-- Start of INFORMATION SHOWN --

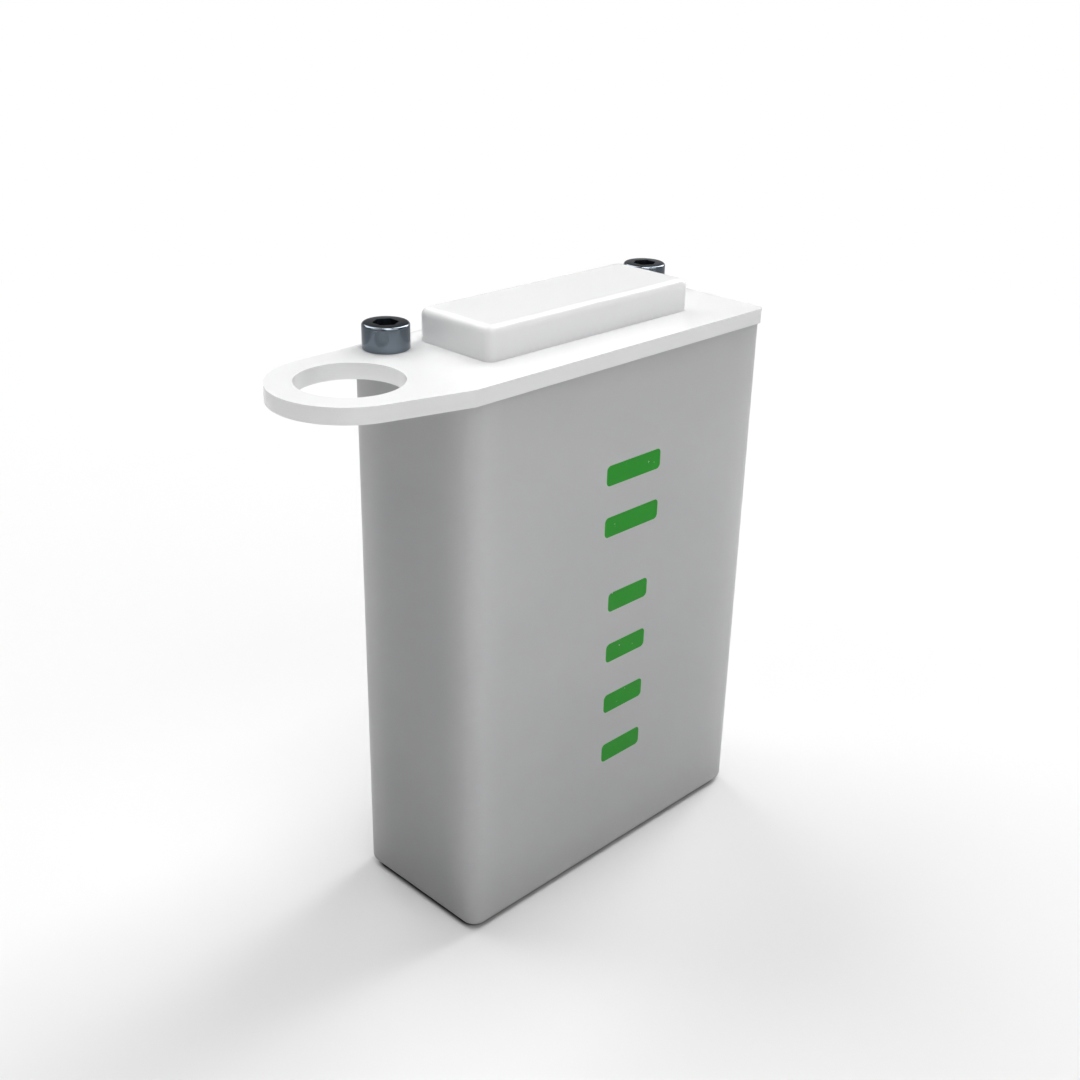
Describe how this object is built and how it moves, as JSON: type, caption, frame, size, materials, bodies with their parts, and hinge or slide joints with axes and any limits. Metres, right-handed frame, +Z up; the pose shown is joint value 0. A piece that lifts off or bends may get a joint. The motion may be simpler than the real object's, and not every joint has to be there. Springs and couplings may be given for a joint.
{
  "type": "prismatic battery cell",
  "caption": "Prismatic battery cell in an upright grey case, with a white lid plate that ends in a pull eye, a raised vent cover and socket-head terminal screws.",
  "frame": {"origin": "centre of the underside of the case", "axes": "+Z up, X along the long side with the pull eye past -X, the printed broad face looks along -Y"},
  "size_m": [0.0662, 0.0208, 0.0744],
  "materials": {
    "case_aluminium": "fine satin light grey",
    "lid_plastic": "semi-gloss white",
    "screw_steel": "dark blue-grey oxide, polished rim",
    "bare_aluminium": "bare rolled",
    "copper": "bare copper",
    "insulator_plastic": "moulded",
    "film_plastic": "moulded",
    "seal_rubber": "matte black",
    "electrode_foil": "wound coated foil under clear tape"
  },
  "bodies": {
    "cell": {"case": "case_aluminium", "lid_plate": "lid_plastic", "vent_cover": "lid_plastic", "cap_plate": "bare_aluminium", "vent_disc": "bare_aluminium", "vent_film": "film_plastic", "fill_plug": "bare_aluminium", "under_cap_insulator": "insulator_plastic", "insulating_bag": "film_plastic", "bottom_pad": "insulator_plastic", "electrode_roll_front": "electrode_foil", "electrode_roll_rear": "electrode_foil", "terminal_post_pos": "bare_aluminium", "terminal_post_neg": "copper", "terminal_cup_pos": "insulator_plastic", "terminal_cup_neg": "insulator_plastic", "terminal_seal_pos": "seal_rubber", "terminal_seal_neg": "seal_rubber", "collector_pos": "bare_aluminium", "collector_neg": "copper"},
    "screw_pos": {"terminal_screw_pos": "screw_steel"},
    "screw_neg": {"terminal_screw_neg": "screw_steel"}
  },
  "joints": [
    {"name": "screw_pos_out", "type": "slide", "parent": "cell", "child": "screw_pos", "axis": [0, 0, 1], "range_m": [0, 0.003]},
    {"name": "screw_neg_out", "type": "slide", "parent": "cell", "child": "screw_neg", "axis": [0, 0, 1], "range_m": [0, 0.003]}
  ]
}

-- End of INFORMATION SHOWN --

Using the data above, reproduce every line exactly.

» **COMPLETED TASK**
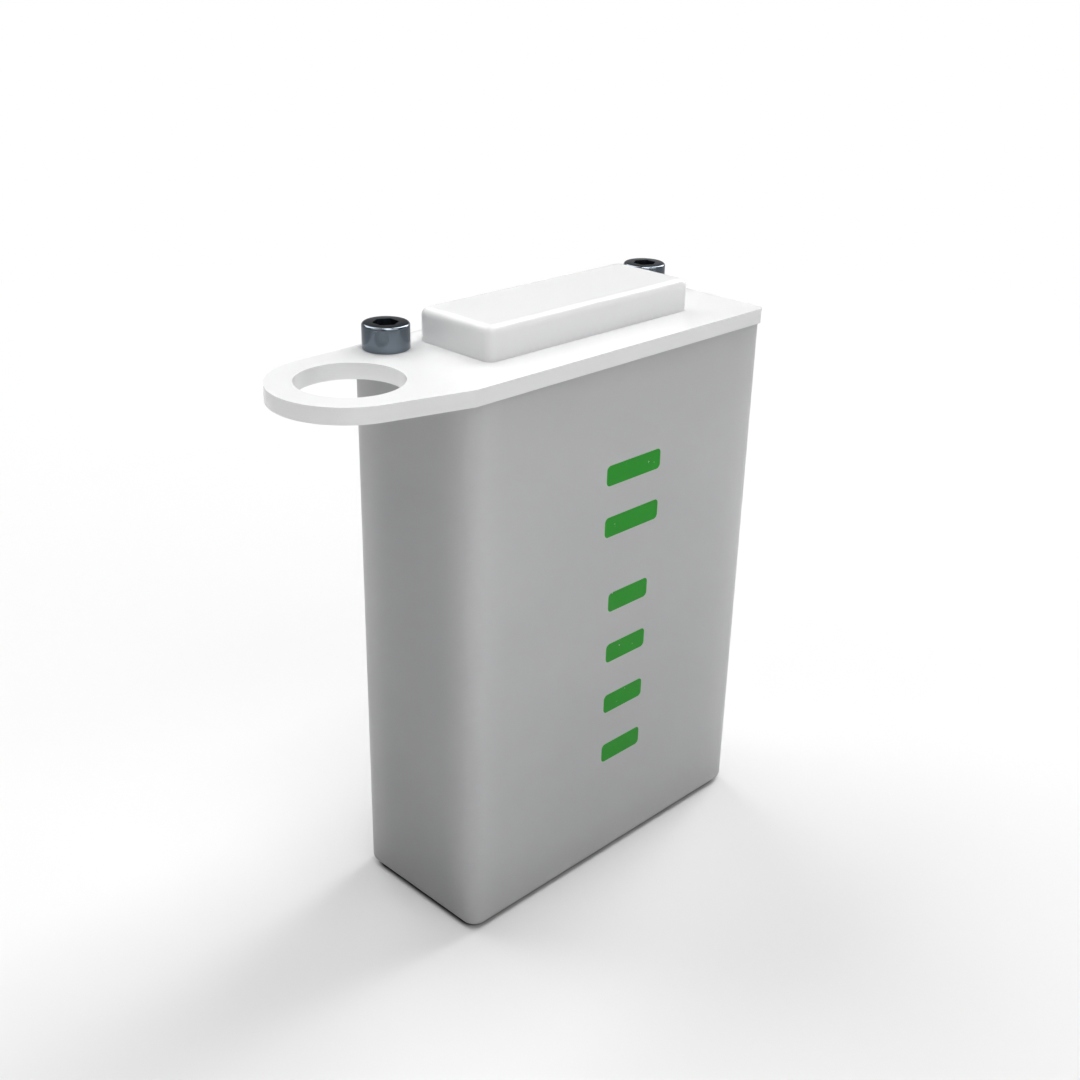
Describe how this object is built and how it moves, as JSON: type, caption, frame, size, materials, bodies with their parts, and hinge or slide joints with axes and any limits. Metres, right-handed frame, +Z up; the pose shown is joint value 0. A piece that lifts off or bends may get a joint. The motion may be simpler than the real object's, and not every joint has to be there. Springs and couplings may be given for a joint.
{
  "type": "prismatic battery cell",
  "caption": "Prismatic battery cell in an upright grey case, with a white lid plate that ends in a pull eye, a raised vent cover and socket-head terminal screws.",
  "frame": {"origin": "centre of the underside of the case", "axes": "+Z up, X along the long side with the pull eye past -X, the printed broad face looks along -Y"},
  "size_m": [0.0662, 0.0208, 0.0744],
  "materials": {
    "case_aluminium": "fine satin light grey",
    "lid_plastic": "semi-gloss white",
    "screw_steel": "dark blue-grey oxide, polished rim",
    "bare_aluminium": "bare rolled",
    "copper": "bare copper",
    "insulator_plastic": "moulded",
    "film_plastic": "moulded",
    "seal_rubber": "matte black",
    "electrode_foil": "wound coated foil under clear tape"
  },
  "bodies": {
    "cell": {"case": "case_aluminium", "lid_plate": "lid_plastic", "vent_cover": "lid_plastic", "cap_plate": "bare_aluminium", "vent_disc": "bare_aluminium", "vent_film": "film_plastic", "fill_plug": "bare_aluminium", "under_cap_insulator": "insulator_plastic", "insulating_bag": "film_plastic", "bottom_pad": "insulator_plastic", "electrode_roll_front": "electrode_foil", "electrode_roll_rear": "electrode_foil", "terminal_post_pos": "bare_aluminium", "terminal_post_neg": "copper", "terminal_cup_pos": "insulator_plastic", "terminal_cup_neg": "insulator_plastic", "terminal_seal_pos": "seal_rubber", "terminal_seal_neg": "seal_rubber", "collector_pos": "bare_aluminium", "collector_neg": "copper"},
    "screw_pos": {"terminal_screw_pos": "screw_steel"},
    "screw_neg": {"terminal_screw_neg": "screw_steel"}
  },
  "joints": [
    {"name": "screw_pos_out", "type": "slide", "parent": "cell", "child": "screw_pos", "axis": [0, 0, 1], "range_m": [0, 0.003]},
    {"name": "screw_neg_out", "type": "slide", "parent": "cell", "child": "screw_neg", "axis": [0, 0, 1], "range_m": [0, 0.003]}
  ]
}